Roger Reynolds, the senior legal director at Save the Sound, explained that Tweed is in a small residential area that is in a flood zone, so thoroughly studying the environmental impacts of Tweed’s expansion on surrounding neighborhoods and the environment is essential.

“It was the FAA that ultimately concluded that there were no significant environmental impacts, again, despite the fact that this would increase emissions in the area, would have flooding consequences and would have water quality consequences,” Reynolds said.

According to Reynolds, Save the Sound is concerned that the FAA’s use of an Environmental Assessment, or EA, rather than the more rigorous Environmental Impact Statement, or EIS, may have overlooked some consequences of Tweed’s expansion.

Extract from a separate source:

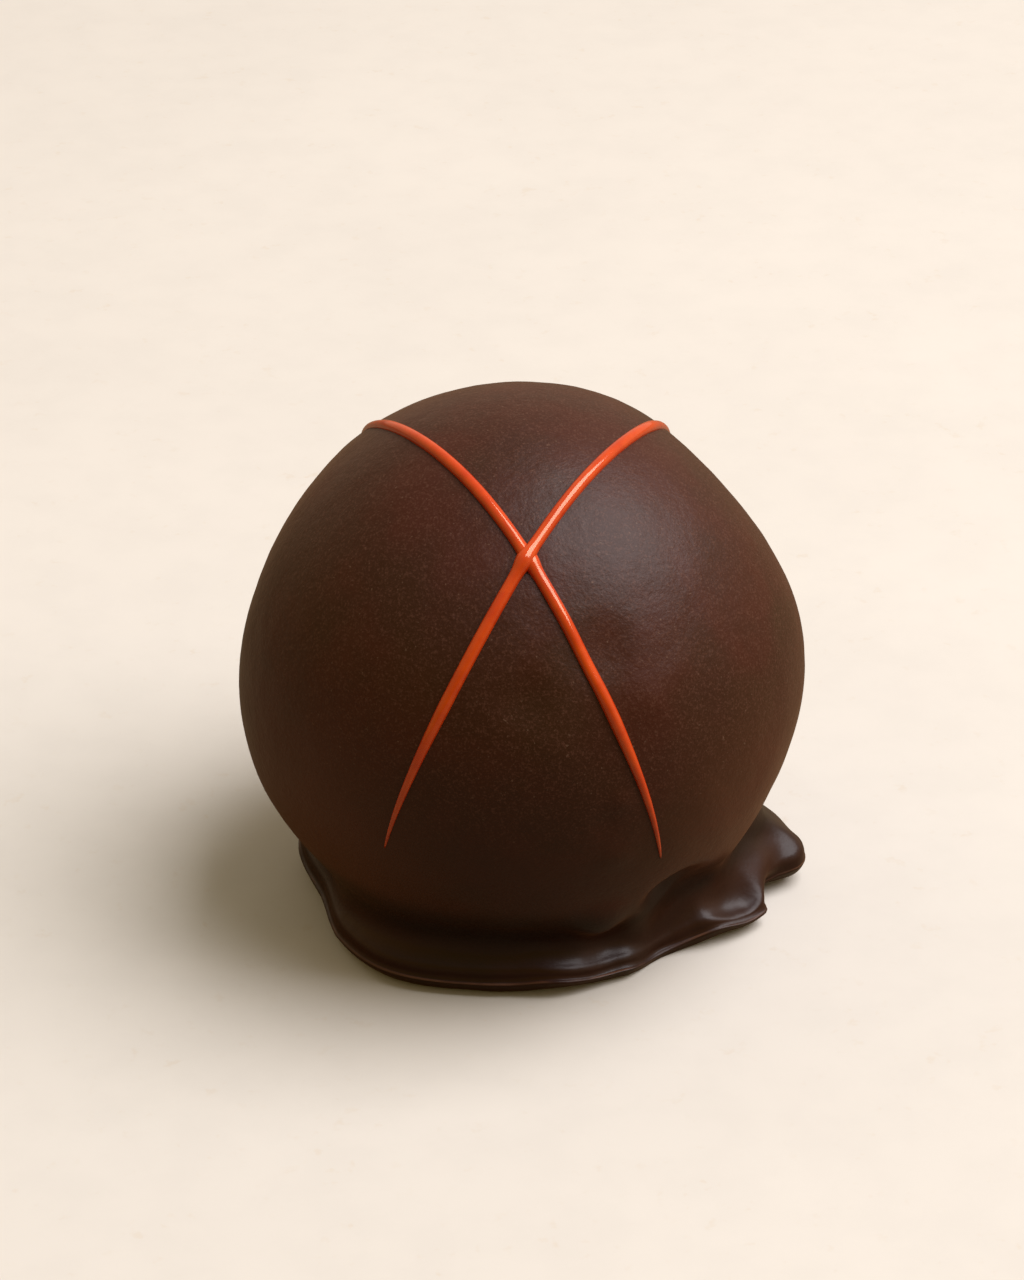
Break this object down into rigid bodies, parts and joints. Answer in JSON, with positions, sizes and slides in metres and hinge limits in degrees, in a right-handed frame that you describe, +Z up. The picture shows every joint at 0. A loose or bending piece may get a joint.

Both East Haven and Save the Sound are seeking an EIS, specifically due to the EA’s neglect of how Tweed’s expansion could affect tidal wetlands, water quality and flood control in the East Haven area.

Typically, once an EA has been issued, this leads to either an EIS or a FONSI. An EIS is issued if there is evidence of significant environmental impact in the initial EA. In this case, the FAA did not identify the potential for significant environmental impact.

In the event that the appeals of the Town of East Haven and Save the Sound against the FAA’s FONSI are approved, they would move on to the Environmental Appeals Board for review. 

Reynolds added that one of the FAA’s conclusions was that increasing the size of the airport would result in reduced emissions under the assumption that the demand for flights would not be affected by the expansion, even though the expansion would increase the capacity of the airport and would allow for more flights and bigger planes, including additional freight flights.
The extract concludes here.